Schema Standardisation: If a CRM uses customer_id and your billing system uses clientID, the agent burns billable tokens trying to translate the difference. Aligning data dictionaries prevents the model from wasting compute.
Semantic Error Handling: A generic 400 Bad Request causes AI hallucinations and endless retry loops. APIs must return explicit instructions e.g., Error: Invalid Date Format. Required: YYYY-MM-DD so the LLM can autonomously self-correct.

Ultimately, “AI readiness” is less about the model’s intelligence and entirely about refactoring infrastructure for autonomous machine interaction.

Lesson 5

The “Automated Eval” Illusion

State management is a notorious bottleneck in traditional testing, but Agentic AI amplifies this friction. A single intent can be phrased ten different ways, and a prompt that passes today might fail tomorrow.

Allowing the hype around “LLM-as-a-Judge” to drive premature optimisation destroys ROI. While the product is volatile, rely on the AI Testing Pyramid:

Deterministic unit tests (base): Verify underlying tools work perfectly. This is standard software engineering, but non-negotiable for AI.
Integration tests (middle): Verify the agent’s reasoning by mocking tool responses, completely bypassing the state management overhead.
Automated E2E evals (peak): Only invest in complex sandbox testing once the schema and logic are stable.

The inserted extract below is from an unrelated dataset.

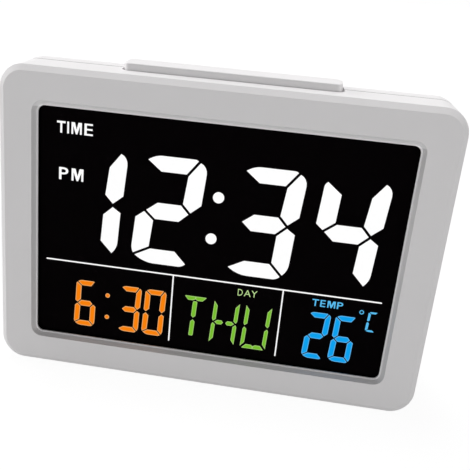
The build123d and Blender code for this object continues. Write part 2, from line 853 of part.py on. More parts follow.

Building automated evaluations too early means paying engineers to fix broken test suites instead of shipping the product.

Conclusion: The Truth About Scaling Predictable AI

The transition from an expensive prototype to a profitable enterprise product is never achieved by finding a “better prompt.” It is achieved by applying disciplined software engineering to a stochastic technology.

Waiting for Artificial General Intelligence (AGI) to arrive via the next massive frontier model ignores a fundamental reality: the next major leap in AI will come from cleverer engineering. The explosive rise of open-source agent frameworks like OpenClaw proves that massive value is unlocked not by the underlying LLM, which is rapidly commoditising, but by the proprietary, autonomous harness built around it.

Furthermore, innovation requires friction. Providing teams with infinite budgets breeds lazy architecture. Organisations should enforce hard constraints around token usage, model size, latency, and costs to drive true architectural breakthroughs.

To scale predictably, organisations must stop treating AI as a magic wand and manage it like a junior employee – requiring strict boundaries, clear instructions, and agent-ready APIs. Real enterprise value is captured by building the invisible infrastructure that makes the magic efficient.

FAQ’s

What is an “agent-ready” API? An agent-ready API is optimised for Large Language Models. It features strict data filtering to minimise token usage, standardised schemas across platforms, and semantic error handling that gives the AI explicit instructions on how to self-correct a failed request.

Why do multi-agent AI systems often fail in production? Multi-agent systems (where multiple AI models talk to each other) often fail at scale due to compounding latency and “hallucinated hand-offs.” Consolidating to a single, cheaper core model surrounded by deterministic pre-processors is often faster and more reliable.

How should you test an AI agent during early development? Avoid building expensive end-to-end automated evaluations too early. Instead, focus on deterministic unit tests for your tools and use mocked integration tests to verify the agent’s reasoning without the overhead of live state management.